消防のパワハラ/悪しき風習を断ち切る時だ(2024年3月16日『福島民友新聞』-「社説」)

 職場にパワーハラスメントを指導の一環などとして軽く見たり、許容したりする土壌がないかを検証することが不可欠だ。

 相馬、南相馬、新地、飯舘の4市町村を担う相馬地方広域消防内で長期間にわたりパワーハラスメントがあった。同消防を管轄する相馬地方広域市町村圏組合の第三者委員会が認定した。

 職員4人が日常的に、後輩職員に対して胸ぐらをつかむ、殴るなどの暴行や、「死ねばいいのに」などの不適切な発言を繰り返していた。
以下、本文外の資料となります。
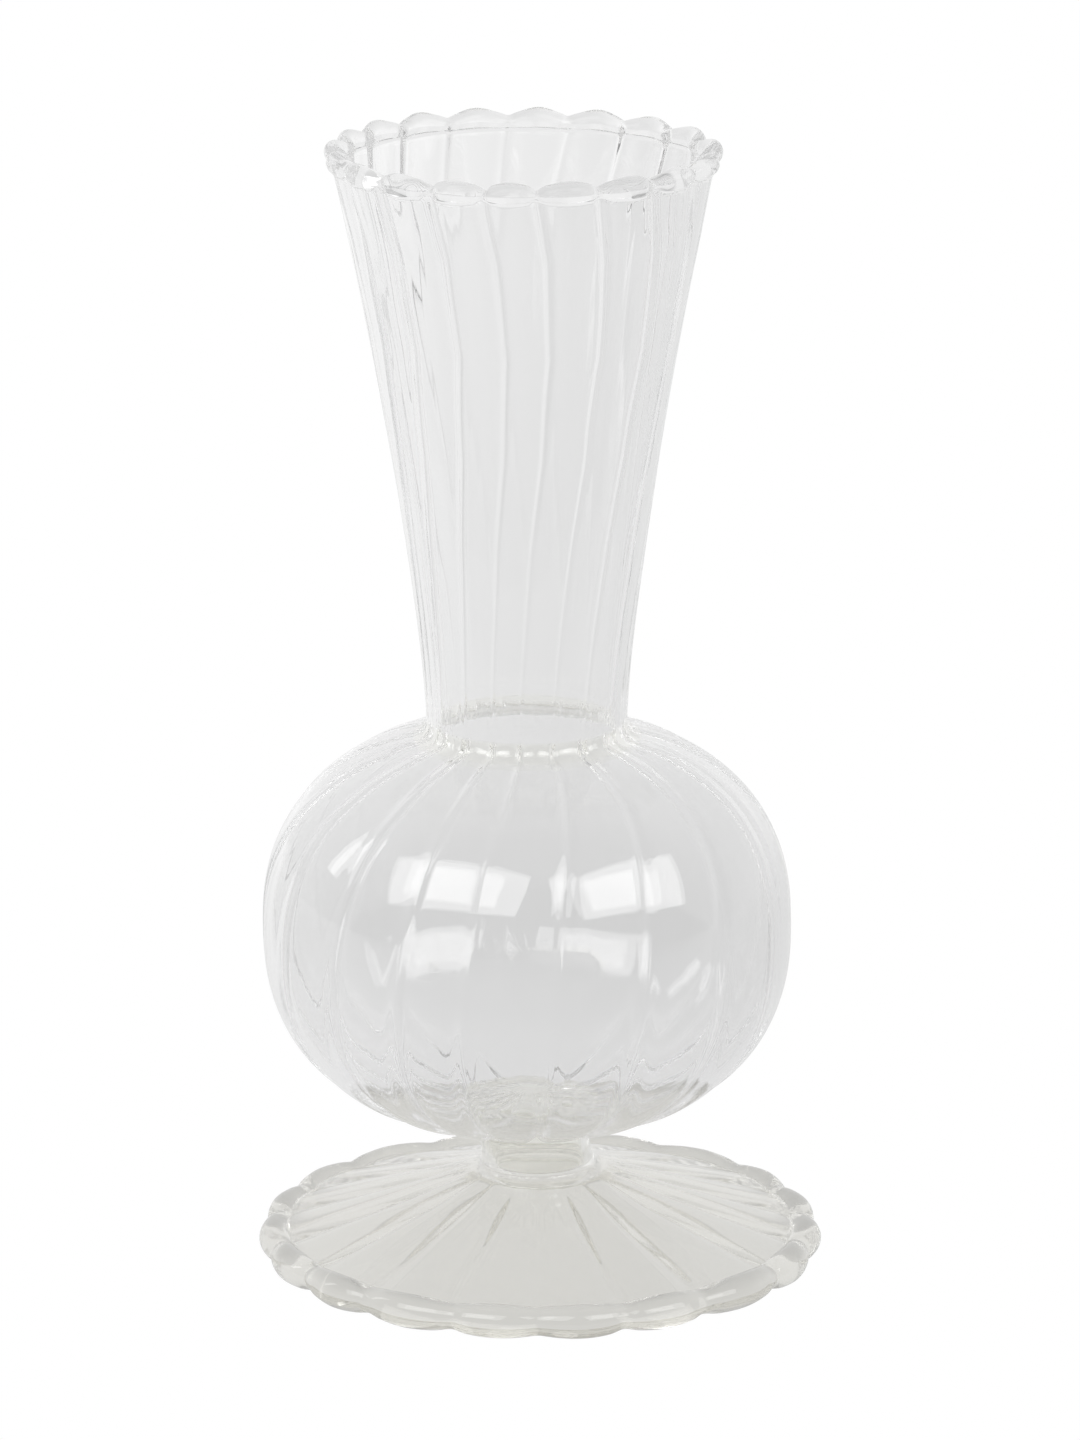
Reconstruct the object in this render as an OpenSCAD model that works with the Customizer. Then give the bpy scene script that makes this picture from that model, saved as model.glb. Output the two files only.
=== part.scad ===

後輩に指導の見返りを要求し、現金を受け取っていた職員もいたとしている。

 第三者委は昨年12月の調査開始後もハラスメントが続いているとみられるとして、調査終了を待たずに認定した事実を公表する異例の対応を取った。処分は今後行われる見通しで、4人は1月から自宅待機となっている。

 警察への被害届は出されていないものの、こうした暴行や現金の要求は悪ふざけや嫌がらせの範囲を超えている。犯罪行為そのもので、許されるものではない。同消防は第三者委の認定と厳しい姿勢を重く受け止めるべきだ。

 消防職員を巡るハラスメントは全国で相次いでいる。三重県の松阪地区広域消防組合は先月、職場内で20件超のパワハラの申し立てがあったと公表した。県内でも、郡山消防本部で2018年、パワハラがあったとして複数人が懲戒処分を受けたことがあった。

 消防関係者やその周辺の一部には、消防は規律を守った団体行動が必要なことから、行き過ぎた指導をやむを得ないものと捉え、パワハラをした側を擁護するような声がある。自身も若手時代に同様の扱いを受けていたため、自分の言動がパワハラだと自覚していないことが多いとの指摘もある。

 消防は住民の生命と財産を守る過酷な仕事だ。ただ、職務の厳しさは、心ない言動や、指導と称した暴行などを許容する理由にはならない。同僚の尊厳を軽視するような職場風土は、受け継ぐのではなく改めるのが当然だ。

 相馬地方広域消防のようなパワハラは、県内外の状況をみてもどの消防本部で発生しても不思議ではない。相馬のような事例がないかを確認し、被害の確認と未然防止を図ることが大切だ。

 パワハラを根絶できなければ、職員の士気や業務の質の低下にもつながりかねない。職員採用への影響も懸念される。消防は地域になくてはならない存在だ。全ての人が生き生きと活躍し、子どもたちが憧れる職場であってほしい。